Douglas was charged last September with conspiracy to commit wire fraud and mail fraud. His wife, 42-year-old Analyn, was charged with conspiracy to ship stolen goods in interstate commerce. And nearly a year later, authorities nabbed their alleged co-conspirator, Layne Michael Gosnell, who was also charged with conspiracy to commit wire fraud and mail fraud.

By then, the Douglases had already been convicted for their part in the scheme. It began around January 2014, with a plan to scam the Staples Rewards program. The program allows members to earn up to 5% back for their Staples purchases, either by providing their account number at the time of purchase, or going to Staples’ website and entering a 17-digit code that appears at the bottom of their receipt.

Federal prosecutors say Douglas, with the alleged help of Gosnell, created a computer program that generated thousands of 17-digit numbers a day and automatically entered them on Staples’ website. Any time the program hit upon a match, identifying a legitimate receipt with unclaimed rewards, Douglas would appropriate those rewards for himself, using more than 1,100 fraudulent Staples Rewards accounts he had created.

Douglas “accrued the rewards in small increments, often less than a dollar at a time,” prosecutors said, “but the aggregate value grew quickly.” In total, the Douglases ended up with more than $889,000 worth of Rewards, which they used to buy and resell items like computer hard drives, ink cartridges and media streaming devices.

But they weren’t through.

Douglas, again allegedly working with Gosnell, then used a similar method to claim other customers’ Staples Easy Rebates for himself.

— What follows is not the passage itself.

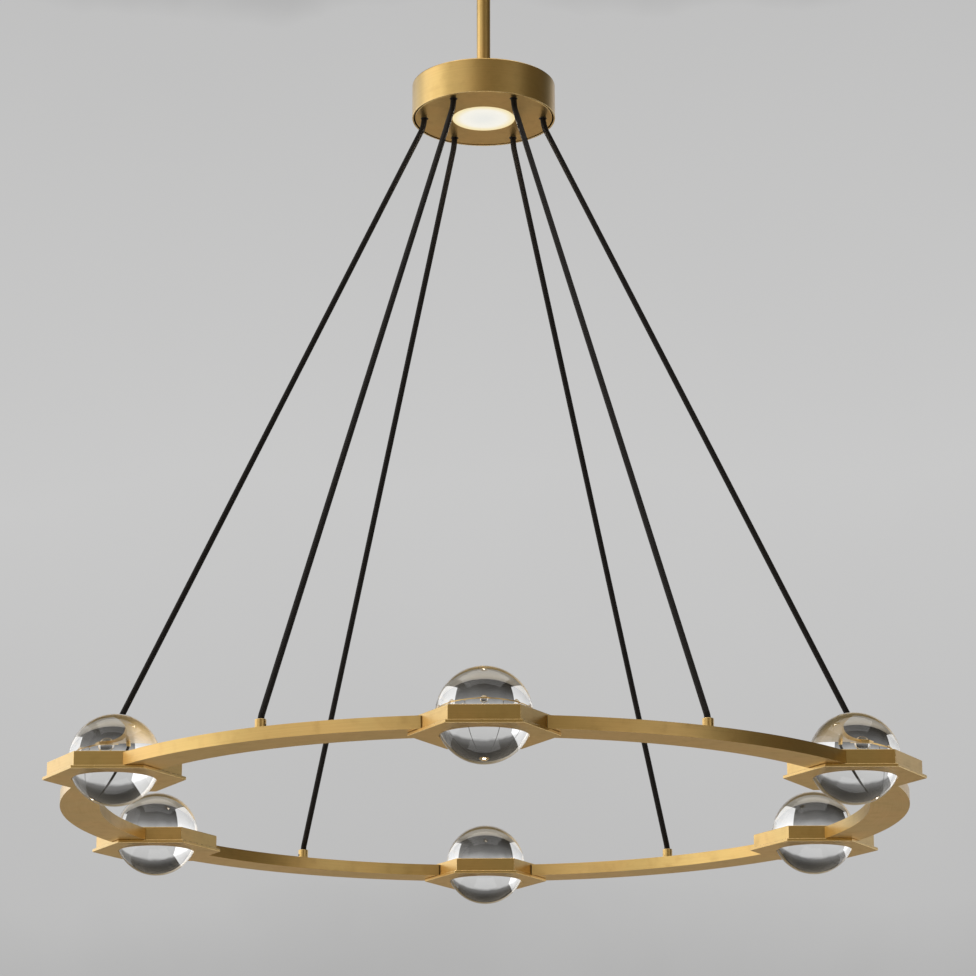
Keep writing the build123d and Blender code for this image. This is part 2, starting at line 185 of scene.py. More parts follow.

Staples frequently sells products that qualify for cash rebates. Customers can request their rebates similar to the way they get their Staples Rewards, by going online and entering a code at the bottom of their receipt. So Douglas ran a similar computer script, looking for receipts with unclaimed rebates, then had them mailed to him or one of dozens of post office boxes he rented.

The Douglases amassed more than $527,000 in rebates. Together with the $889,000 in rewards, they managed to steal a grand total of more than $1.4 million.

Staples caught onto the scheme more than a year after it began, after noticing a “high volume of rewards-related internet traffic from a particular IP address… later determined to belong to Douglas.” Federal investigators then made undercover buys from the Douglases’ eBay account, before swooping in and shutting down the whole operation last September.

Douglas pleaded guilty to conspiracy to commit wire fraud and mail fraud back in January. His wife Analyn entered a deferred prosecution agreement, in which the charge against her will be dismissed if she stays out of trouble for a year. Gosnell is still awaiting trial.

And what of the customers whose rewards and rebates disappeared? Once all of those Staples Rewards or Staples Easy Rebates were stolen, the customers who legitimately earned them were no longer able to claim them.

For all anyone knows, they’re gone for good – because Staples declined to say. In response to Coupons in the News‘ questions about the status of the stolen rewards, a Staples spokesperson offered only a terse “We’re not going to comment on legal matters”.

So if nothing else, the case could serve as a lesson to claim your rewards and rebates as soon as you can. Otherwise, if you don’t act fast – someone else might beat you to it.